WHAT YOU SHOULD DO> Give back all the data exactly, line by line.

RECORDED DATA>
====================
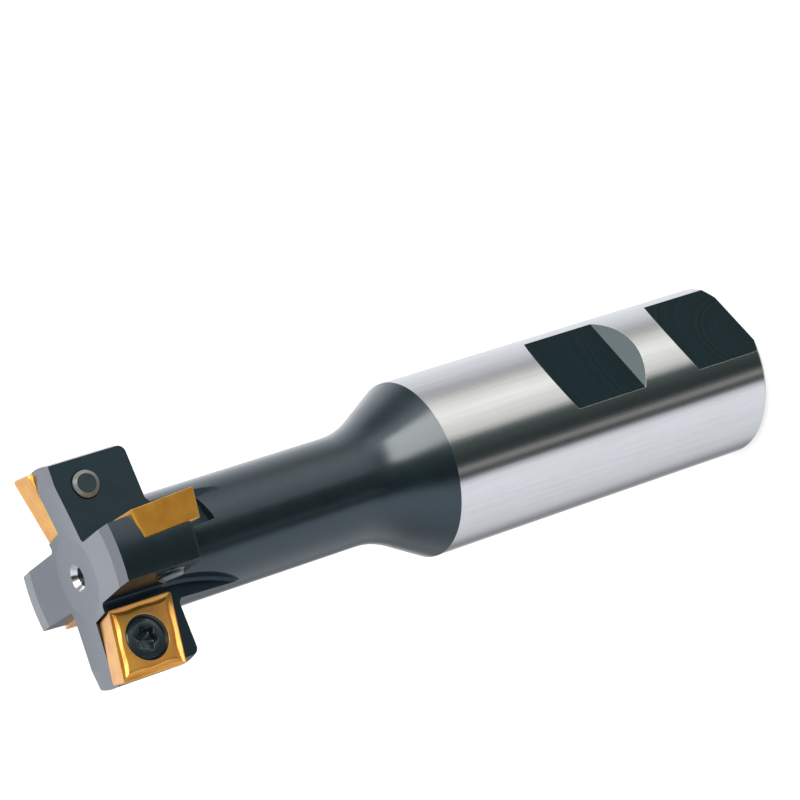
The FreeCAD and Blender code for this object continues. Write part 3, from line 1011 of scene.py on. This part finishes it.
# %% Sizes of the screw
SCREW_RADIUS = 2.0
SCREW_HEAD_RADIUS = 2.8
SCREW_LENGTH = 9.3
SCREW_CHAMFER = 0.65
SCREW_STEPS = 96
TIP_RADIUS = 0.02
THREAD_PITCH = 0.7
THREAD_DEPTH = 0.42
THREAD_FLAT = 0.075
SOCKET_MEAN = 1.425
SOCKET_WAVE = 0.225
SOCKET_DEPTH = 1.3
RIM_FOOT = SINK_FOOT + (SCREW_HEAD_RADIUS - HOLE_RADIUS) / SINK_SLOPE
SHAFT_TOP = SINK_FOOT - (HOLE_RADIUS - SCREW_RADIUS) / SINK_SLOPE
HEAD_TOP = RIM_FOOT + 0.25
SCREW_END = HEAD_TOP - SCREW_LENGTH
CHAMFER_TOP = SCREW_END + SCREW_CHAMFER


# %% Rings of the screw, each a radius all the way round and a height
def thread_radius(height, angles, share):
    """Radius of the thread at a height, with a share of its full depth. Its crest and its root
    are cut off flat."""
    phase = (height / THREAD_PITCH + angles / (2 * math.pi)) % 1.0
    tooth = abs(phase - 0.5) * 2 * (1 + 2 * THREAD_FLAT) - THREAD_FLAT
    return SCREW_RADIUS - THREAD_DEPTH * np.clip(tooth, 0, 1) * share


def screw_rings():
    angles = np.linspace(0, 2 * math.pi, SCREW_STEPS, endpoint=False)
    wave = SOCKET_MEAN + SOCKET_WAVE * np.cos(6 * angles)
    socket_foot = HEAD_TOP - SOCKET_DEPTH
    rows = [
        (TIP_RADIUS, socket_foot - 0.25), (wave * 0.55, socket_foot - 0.08),
        (wave * 0.94, socket_foot), (wave * 0.99, socket_foot + 0.06), (wave, HEAD_TOP - 0.6),
        (wave, HEAD_TOP - 0.10), (wave + 0.03, HEAD_TOP - 0.03), (wave + 0.09, HEAD_TOP),
        (wave * 0.5 + 1.0, HEAD_TOP),
    ]
    for inwards, drop in ((0.80, 0.0), (0.70, 0.012), (0.30, 0.10), (0.06, 0.17), (0.01, 0.21)):
        rows.append((SCREW_HEAD_RADIUS - inwards, HEAD_TOP - drop))
    rows += [
        (SCREW_HEAD_RADIUS - 0.03, RIM_FOOT - 0.03),
        (HOLE_RADIUS + 0.2, SINK_FOOT + 0.21 / SINK_SLOPE),
        (HOLE_RADIUS - 0.01, SINK_FOOT),
        (SCREW_RADIUS, SHAFT_TOP),
    ]
    # The thread fades in under the head and is cut off by the chamfer at the end.
    for height in np.arange(SHAFT_TOP - 0.05, CHAMFER_TOP, -THREAD_PITCH / 8):
        fade = min(1.0, (SHAFT_TOP - height) / 0.6)
        rows.append((thread_radius(height, angles, fade), height))
    for share in np.linspace(0, 1, 6):
        height = CHAMFER_TOP - share * SCREW_CHAMFER
        chamfer = SCREW_RADIUS - share * SCREW_CHAMFER
        rows.append((np.minimum(thread_radius(height, angles, 1.0), chamfer), height))
    rows += [(SCREW_RADIUS - 0.70, SCREW_END), (TIP_RADIUS, SCREW_END)]
    unit = np.stack([np.cos(angles), np.sin(angles)])
    # From the end up, so that the faces point out of the metal.
    return [level((unit * radius).T, height) for radius, height in reversed(rows)]


# The chamfer at the end is painted pale out from this radius: a painted sheen.
PAINTED_SHEEN_FROM = 1.32
screw_pattern = ring_mesh("screw_pattern", screw_rings(), closed=False, sharp_angle=35)
radii, heights = radii_and_heights(screw_pattern)
mark(screw_pattern, "wear_and_painted_sheen", (radii > PAINTED_SHEEN_FROM) & (heights < CHAMFER_TOP + NEAR))
print("screw", len(screw_pattern.data.polygons), "faces")

# %% [markdown]
# Pieces on their seats
#
# The same insert and the same screw sit on all four seats, so Geometry Nodes place them. Each
# seat is a point that carries the turn of its frame. The tree puts the piece on the points from
# a first seat to a last one, at a size of 1, and gives it its finish. The copies are then made
# real, because the model is handed on as plain meshes.

# %% Node tree that puts a piece on its seats
seats_tree = bpy.data.node_groups.new("pieces_on_seats", "GeometryNodeTree")
sockets = {}
for label, kind in (("Seats", "NodeSocketGeometry"), ("Piece", "NodeSocketObject"),
                    ("First seat", "NodeSocketInt"), ("Last seat", "NodeSocketInt"),
                    ("Piece size", "NodeSocketFloat"), ("Finish", "NodeSocketMaterial")):
    sockets[label] = seats_tree.interface.new_socket(
        name=label, in_out="INPUT", socket_type=kind).identifier
seats_tree.interface.new_socket(name="Pieces", in_out="OUTPUT", socket_type="NodeSocketGeometry")
given = add(seats_tree, "NodeGroupInput")
number = add(seats_tree, "GeometryNodeInputIndex")
from_first = add(seats_tree, "FunctionNodeCompare", {
    "data_type": "INT", "operation": "GREATER_EQUAL"}, {
    2: number, 3: given.outputs["First seat"]})
to_last = add(seats_tree, "FunctionNodeCompare", {
    "data_type": "INT", "operation": "LESS_EQUAL"}, {
    2: number, 3: given.outputs["Last seat"]})
chosen = add(seats_tree, "FunctionNodeBooleanMath", {"operation": "AND"}, {
    0: from_first, 1: to_last})
seat_turn = add(seats_tree, "GeometryNodeInputNamedAttribute", {
    "data_type": "FLOAT_VECTOR"}, {"Name": "seat_turn"})
as_turn = add(seats_tree, "FunctionNodeEulerToRotation", inputs={0: seat_turn})
pattern = add(seats_tree, "GeometryNodeObjectInfo", inputs={"Object": given.outputs["Piece"]})
placed = add(seats_tree, "GeometryNodeInstanceOnPoints", inputs={
    "Points": given.outputs["Seats"], "Selection": chosen,
    "Instance": pattern.outputs["Geometry"], "Rotation": as_turn,
    "Scale": given.outputs["Piece size"]})
real = add(seats_tree, "GeometryNodeRealizeInstances", inputs={0: placed})
finished = add(seats_tree, "GeometryNodeSetMaterial", inputs={
    "Geometry": real, "Material": given.outputs["Finish"]})
add(seats_tree, "NodeGroupOutput", inputs={0: finished})
print("seat tree", len(seats_tree.nodes), "nodes")

# %% Pieces made from the tree
def on_seats(name, piece, first, last, finish):
    """Run the tree on the four seats and keep the result as a plain mesh."""
    points = bpy.data.meshes.new(name)
    points.from_pydata([seat.translation[:] for seat in seat_frames.values()], [], [])
    turns = points.attributes.new("seat_turn", "FLOAT_VECTOR", "POINT")
    for item, seat in zip(turns.data, seat_frames.values()):
        item.vector = seat.to_euler()[:]
    obj = new_object(name, points)
    modifier = obj.modifiers.new("pieces on seats", "NODES")
    modifier.node_group = seats_tree
    for label, value in (("Piece", piece), ("First seat", first), ("Last seat", last),
                         ("Piece size", 1.0), ("Finish", finish)):
        modifier[sockets[label]] = value
    evaluated = obj.evaluated_get(bpy.context.evaluated_depsgraph_get())
    made = bpy.data.meshes.new_from_object(evaluated)
    obj.modifiers.remove(modifier)
    obj.data = made
    made.name = name
    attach(obj, "root")
    print(name, len(made.polygons), "faces")
    return obj


for index, node in enumerate(SEATS):
    insert = on_seats("coated_" + node, insert_pattern, index, index, nitride)
    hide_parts(node)
screws = on_seats("countersunk_screws", screw_pattern, 0, len(SEATS) - 1, black_screw)
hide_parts("insert_screws")
for pattern_object in (insert_pattern, screw_pattern):
    bpy.data.objects.remove(pattern_object)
====================
RESULT BELOW>
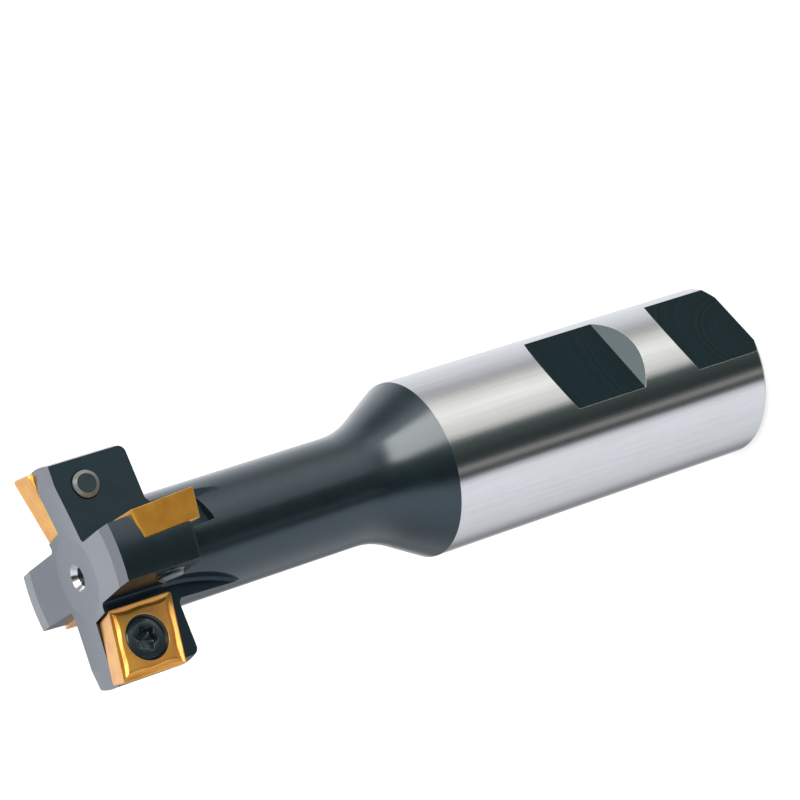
The FreeCAD and Blender code for this object continues. Write part 3, from line 1011 of scene.py on. This part finishes it.
# %% Sizes of the screw
SCREW_RADIUS = 2.0
SCREW_HEAD_RADIUS = 2.8
SCREW_LENGTH = 9.3
SCREW_CHAMFER = 0.65
SCREW_STEPS = 96
TIP_RADIUS = 0.02
THREAD_PITCH = 0.7
THREAD_DEPTH = 0.42
THREAD_FLAT = 0.075
SOCKET_MEAN = 1.425
SOCKET_WAVE = 0.225
SOCKET_DEPTH = 1.3
RIM_FOOT = SINK_FOOT + (SCREW_HEAD_RADIUS - HOLE_RADIUS) / SINK_SLOPE
SHAFT_TOP = SINK_FOOT - (HOLE_RADIUS - SCREW_RADIUS) / SINK_SLOPE
HEAD_TOP = RIM_FOOT + 0.25
SCREW_END = HEAD_TOP - SCREW_LENGTH
CHAMFER_TOP = SCREW_END + SCREW_CHAMFER


# %% Rings of the screw, each a radius all the way round and a height
def thread_radius(height, angles, share):
    """Radius of the thread at a height, with a share of its full depth. Its crest and its root
    are cut off flat."""
    phase = (height / THREAD_PITCH + angles / (2 * math.pi)) % 1.0
    tooth = abs(phase - 0.5) * 2 * (1 + 2 * THREAD_FLAT) - THREAD_FLAT
    return SCREW_RADIUS - THREAD_DEPTH * np.clip(tooth, 0, 1) * share


def screw_rings():
    angles = np.linspace(0, 2 * math.pi, SCREW_STEPS, endpoint=False)
    wave = SOCKET_MEAN + SOCKET_WAVE * np.cos(6 * angles)
    socket_foot = HEAD_TOP - SOCKET_DEPTH
    rows = [
        (TIP_RADIUS, socket_foot - 0.25), (wave * 0.55, socket_foot - 0.08),
        (wave * 0.94, socket_foot), (wave * 0.99, socket_foot + 0.06), (wave, HEAD_TOP - 0.6),
        (wave, HEAD_TOP - 0.10), (wave + 0.03, HEAD_TOP - 0.03), (wave + 0.09, HEAD_TOP),
        (wave * 0.5 + 1.0, HEAD_TOP),
    ]
    for inwards, drop in ((0.80, 0.0), (0.70, 0.012), (0.30, 0.10), (0.06, 0.17), (0.01, 0.21)):
        rows.append((SCREW_HEAD_RADIUS - inwards, HEAD_TOP - drop))
    rows += [
        (SCREW_HEAD_RADIUS - 0.03, RIM_FOOT - 0.03),
        (HOLE_RADIUS + 0.2, SINK_FOOT + 0.21 / SINK_SLOPE),
        (HOLE_RADIUS - 0.01, SINK_FOOT),
        (SCREW_RADIUS, SHAFT_TOP),
    ]
    # The thread fades in under the head and is cut off by the chamfer at the end.
    for height in np.arange(SHAFT_TOP - 0.05, CHAMFER_TOP, -THREAD_PITCH / 8):
        fade = min(1.0, (SHAFT_TOP - height) / 0.6)
        rows.append((thread_radius(height, angles, fade), height))
    for share in np.linspace(0, 1, 6):
        height = CHAMFER_TOP - share * SCREW_CHAMFER
        chamfer = SCREW_RADIUS - share * SCREW_CHAMFER
        rows.append((np.minimum(thread_radius(height, angles, 1.0), chamfer), height))
    rows += [(SCREW_RADIUS - 0.70, SCREW_END), (TIP_RADIUS, SCREW_END)]
    unit = np.stack([np.cos(angles), np.sin(angles)])
    # From the end up, so that the faces point out of the metal.
    return [level((unit * radius).T, height) for radius, height in reversed(rows)]


# The chamfer at the end is painted pale out from this radius: a painted sheen.
PAINTED_SHEEN_FROM = 1.32
screw_pattern = ring_mesh("screw_pattern", screw_rings(), closed=False, sharp_angle=35)
radii, heights = radii_and_heights(screw_pattern)
mark(screw_pattern, "wear_and_painted_sheen", (radii > PAINTED_SHEEN_FROM) & (heights < CHAMFER_TOP + NEAR))
print("screw", len(screw_pattern.data.polygons), "faces")

# %% [markdown]
# Pieces on their seats
#
# The same insert and the same screw sit on all four seats, so Geometry Nodes place them. Each
# seat is a point that carries the turn of its frame. The tree puts the piece on the points from
# a first seat to a last one, at a size of 1, and gives it its finish. The copies are then made
# real, because the model is handed on as plain meshes.

# %% Node tree that puts a piece on its seats
seats_tree = bpy.data.node_groups.new("pieces_on_seats", "GeometryNodeTree")
sockets = {}
for label, kind in (("Seats", "NodeSocketGeometry"), ("Piece", "NodeSocketObject"),
                    ("First seat", "NodeSocketInt"), ("Last seat", "NodeSocketInt"),
                    ("Piece size", "NodeSocketFloat"), ("Finish", "NodeSocketMaterial")):
    sockets[label] = seats_tree.interface.new_socket(
        name=label, in_out="INPUT", socket_type=kind).identifier
seats_tree.interface.new_socket(name="Pieces", in_out="OUTPUT", socket_type="NodeSocketGeometry")
given = add(seats_tree, "NodeGroupInput")
number = add(seats_tree, "GeometryNodeInputIndex")
from_first = add(seats_tree, "FunctionNodeCompare", {
    "data_type": "INT", "operation": "GREATER_EQUAL"}, {
    2: number, 3: given.outputs["First seat"]})
to_last = add(seats_tree, "FunctionNodeCompare", {
    "data_type": "INT", "operation": "LESS_EQUAL"}, {
    2: number, 3: given.outputs["Last seat"]})
chosen = add(seats_tree, "FunctionNodeBooleanMath", {"operation": "AND"}, {
    0: from_first, 1: to_last})
seat_turn = add(seats_tree, "GeometryNodeInputNamedAttribute", {
    "data_type": "FLOAT_VECTOR"}, {"Name": "seat_turn"})
as_turn = add(seats_tree, "FunctionNodeEulerToRotation", inputs={0: seat_turn})
pattern = add(seats_tree, "GeometryNodeObjectInfo", inputs={"Object": given.outputs["Piece"]})
placed = add(seats_tree, "GeometryNodeInstanceOnPoints", inputs={
    "Points": given.outputs["Seats"], "Selection": chosen,
    "Instance": pattern.outputs["Geometry"], "Rotation": as_turn,
    "Scale": given.outputs["Piece size"]})
real = add(seats_tree, "GeometryNodeRealizeInstances", inputs={0: placed})
finished = add(seats_tree, "GeometryNodeSetMaterial", inputs={
    "Geometry": real, "Material": given.outputs["Finish"]})
add(seats_tree, "NodeGroupOutput", inputs={0: finished})
print("seat tree", len(seats_tree.nodes), "nodes")

# %% Pieces made from the tree
def on_seats(name, piece, first, last, finish):
    """Run the tree on the four seats and keep the result as a plain mesh."""
    points = bpy.data.meshes.new(name)
    points.from_pydata([seat.translation[:] for seat in seat_frames.values()], [], [])
    turns = points.attributes.new("seat_turn", "FLOAT_VECTOR", "POINT")
    for item, seat in zip(turns.data, seat_frames.values()):
        item.vector = seat.to_euler()[:]
    obj = new_object(name, points)
    modifier = obj.modifiers.new("pieces on seats", "NODES")
    modifier.node_group = seats_tree
    for label, value in (("Piece", piece), ("First seat", first), ("Last seat", last),
                         ("Piece size", 1.0), ("Finish", finish)):
        modifier[sockets[label]] = value
    evaluated = obj.evaluated_get(bpy.context.evaluated_depsgraph_get())
    made = bpy.data.meshes.new_from_object(evaluated)
    obj.modifiers.remove(modifier)
    obj.data = made
    made.name = name
    attach(obj, "root")
    print(name, len(made.polygons), "faces")
    return obj


for index, node in enumerate(SEATS):
    insert = on_seats("coated_" + node, insert_pattern, index, index, nitride)
    hide_parts(node)
screws = on_seats("countersunk_screws", screw_pattern, 0, len(SEATS) - 1, black_screw)
hide_parts("insert_screws")
for pattern_object in (insert_pattern, screw_pattern):
    bpy.data.objects.remove(pattern_object)